By the way, that which holds the image of an angel becomes itself an angel.
Try not to blink.
The creature’s ineffability isn’t the scariest thing about this one, it’s the realisation that the Tenth Doctor’s veneer of bonhomie and charisma is so thin, so delicate, that it’s a wonder he lives as long as he does. Nobody is safe from the creature, but equally nobody is safe from each other, and that includes the Doctor. Even if he’s clever.
48. One drop…
There are a lot of zombies on this list. There are a lot of creatures who can possess you based on touch, because it’s cheap and effective and doesn’t require blood. What’s impressive is the sheer number of ways people have come up with to overcome the limitations of the show’s timeslot and audience to produce many of the horrors of Romero zombie flicks without anyone getting torn apart.
In The Waters of Mars, Russell T. Davies and Phil Ford take the socially responsible angle of making water something so terrible that one drop robs you of your humanity. Roman is caught by one drop. We never see him again.

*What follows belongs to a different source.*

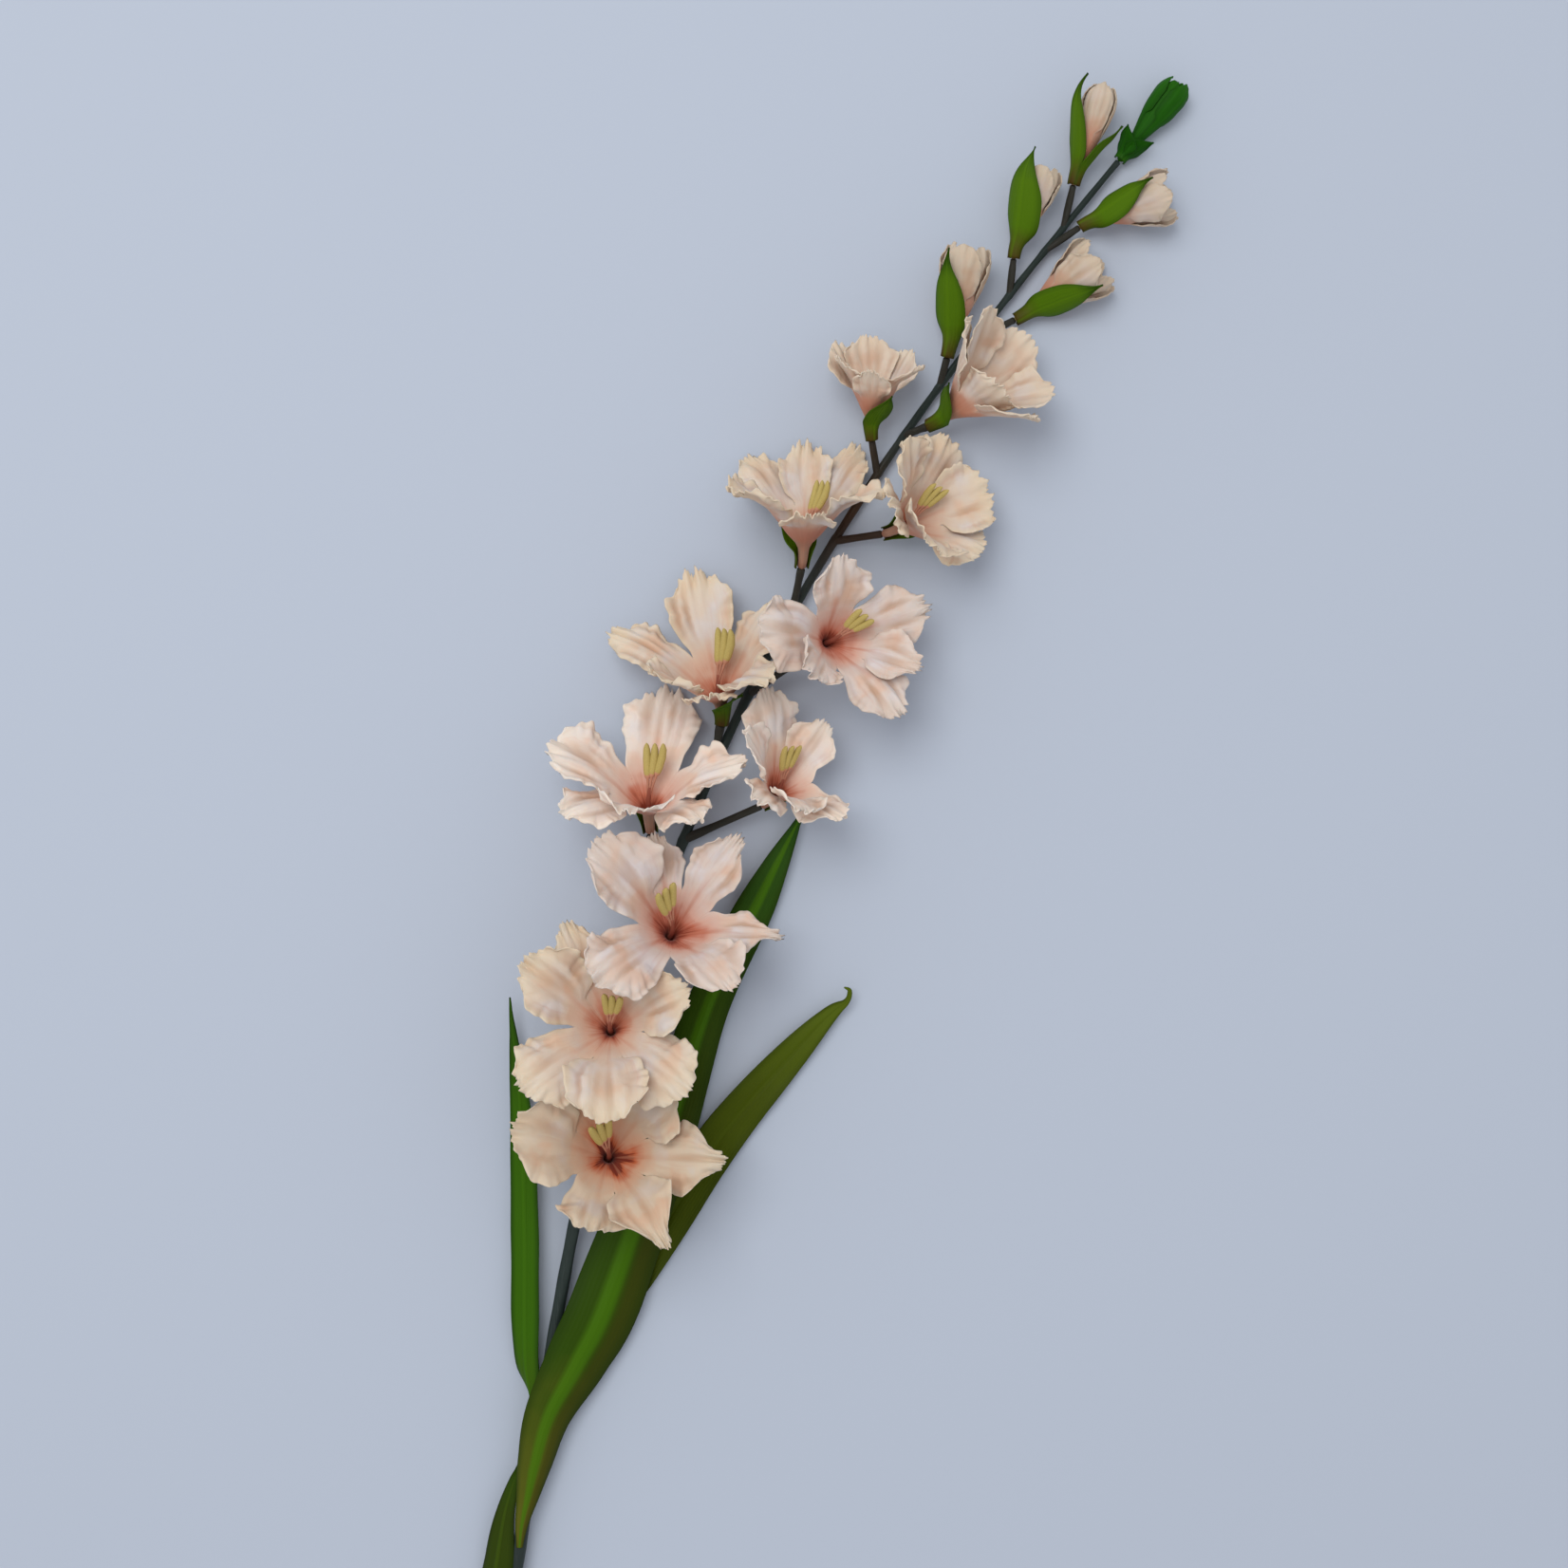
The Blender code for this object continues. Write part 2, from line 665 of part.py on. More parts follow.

No deaths from dehydration have been reported.
49. Enjoy the Silence
The Silence remain ineffable, confined to Series 6 and with their back story only hinted at. As well as their ‘Forget-me-lots’ stylings and screaming skull-like appearance, they also feature in one of the few expertly done daintily-paced creepy reveals of recent times, as Amy investigates an abandoned orphanage, only to find the Silence outside the fifth wall.
Don’t look up.
50. Live Chess
Steve Moffat throws away great ideas as window dressing much like Philip K. Dick. One of his best comes from The Wedding of River Song. After a game of ‘Live Chess’, the Doctor follows Gantok to the Seventh Transept, where skulls of the Headless Monks were stored. As sudden deaths go, being buried alive in and then eaten by severed skulls is certainly unnerving.
Then, purely to keep us on our toes, the skulls turn to face the Doctor, as if to say ‘…AND?’